◆ Task statement ◆
Copy out each line in the material below that has the word "part".
--- START Records for processing ---
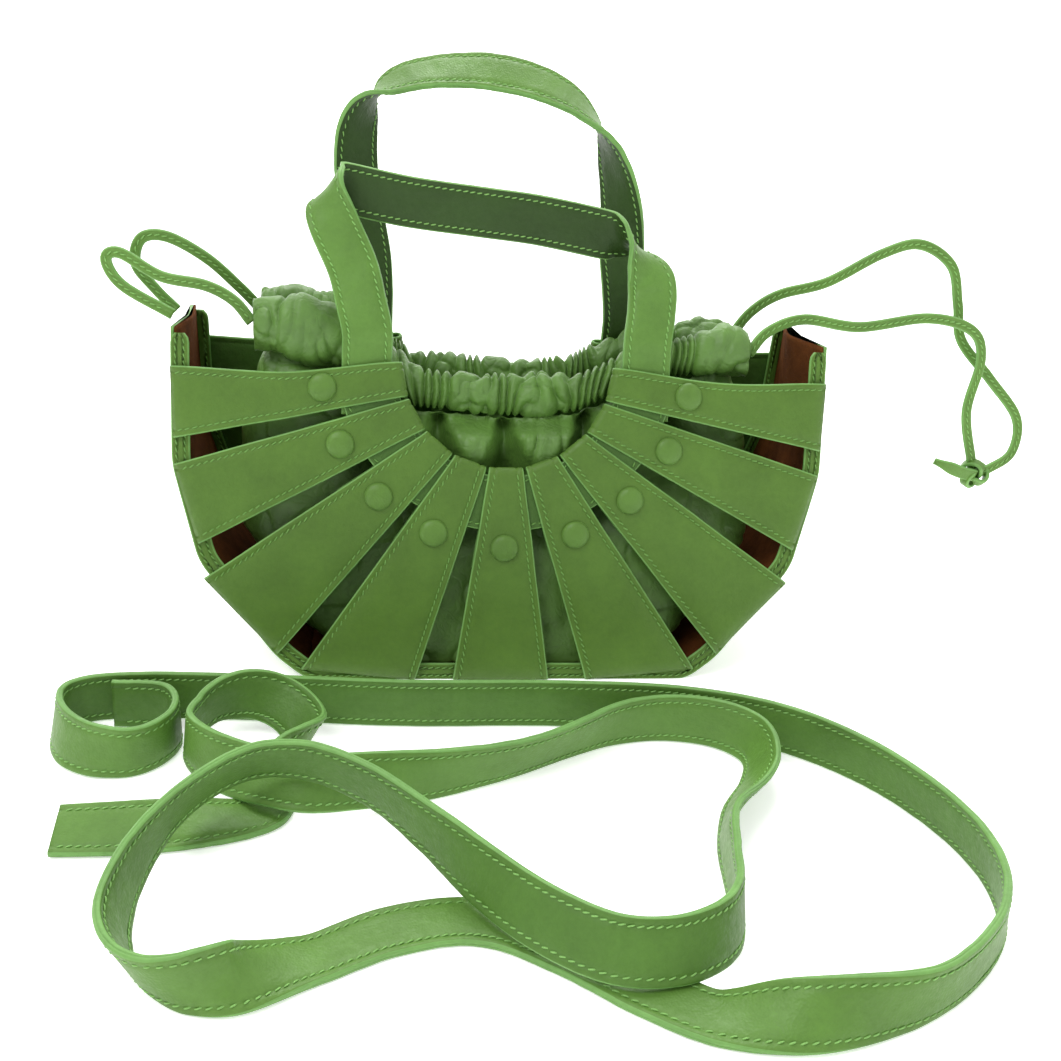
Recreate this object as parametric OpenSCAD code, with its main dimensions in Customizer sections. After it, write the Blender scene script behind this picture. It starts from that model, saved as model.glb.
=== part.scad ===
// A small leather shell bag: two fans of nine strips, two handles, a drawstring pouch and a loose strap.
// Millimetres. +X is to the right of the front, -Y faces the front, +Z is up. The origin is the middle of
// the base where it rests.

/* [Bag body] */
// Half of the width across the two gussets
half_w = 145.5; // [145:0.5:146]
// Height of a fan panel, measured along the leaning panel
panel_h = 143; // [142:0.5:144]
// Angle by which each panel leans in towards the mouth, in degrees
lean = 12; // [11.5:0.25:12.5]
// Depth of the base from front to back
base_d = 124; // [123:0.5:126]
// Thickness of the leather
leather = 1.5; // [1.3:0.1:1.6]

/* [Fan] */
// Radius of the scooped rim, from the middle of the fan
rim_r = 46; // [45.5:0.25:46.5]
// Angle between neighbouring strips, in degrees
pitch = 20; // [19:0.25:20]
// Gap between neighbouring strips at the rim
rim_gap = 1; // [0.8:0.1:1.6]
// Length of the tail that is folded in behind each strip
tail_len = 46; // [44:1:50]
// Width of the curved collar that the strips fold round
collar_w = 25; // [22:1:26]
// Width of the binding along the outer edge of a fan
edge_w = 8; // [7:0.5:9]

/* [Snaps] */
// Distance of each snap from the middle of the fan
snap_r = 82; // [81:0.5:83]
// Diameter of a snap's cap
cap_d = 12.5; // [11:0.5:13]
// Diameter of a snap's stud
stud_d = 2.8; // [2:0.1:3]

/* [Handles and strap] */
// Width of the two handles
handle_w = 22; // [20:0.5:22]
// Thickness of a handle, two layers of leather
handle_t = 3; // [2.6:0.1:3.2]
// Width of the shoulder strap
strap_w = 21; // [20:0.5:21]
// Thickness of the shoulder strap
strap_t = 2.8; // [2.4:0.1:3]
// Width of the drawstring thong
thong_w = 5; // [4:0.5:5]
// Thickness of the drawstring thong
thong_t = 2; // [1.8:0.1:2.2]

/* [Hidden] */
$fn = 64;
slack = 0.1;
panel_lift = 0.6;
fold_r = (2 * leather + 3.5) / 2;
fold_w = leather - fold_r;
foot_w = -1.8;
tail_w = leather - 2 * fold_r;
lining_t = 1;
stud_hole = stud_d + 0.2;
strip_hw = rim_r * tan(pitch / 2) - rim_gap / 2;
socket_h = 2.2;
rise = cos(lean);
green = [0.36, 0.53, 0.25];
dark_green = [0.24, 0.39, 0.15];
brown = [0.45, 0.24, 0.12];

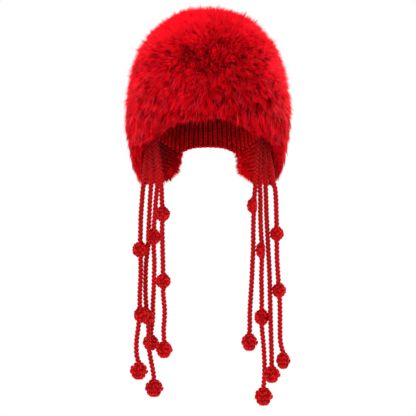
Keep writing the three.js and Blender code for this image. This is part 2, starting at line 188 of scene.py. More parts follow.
--- END Records for processing ---
◆ Result for this exercise ◆
=== part.scad ===
Keep writing the three.js and Blender code for this image. This is part 2, starting at line 188 of scene.py. More parts follow.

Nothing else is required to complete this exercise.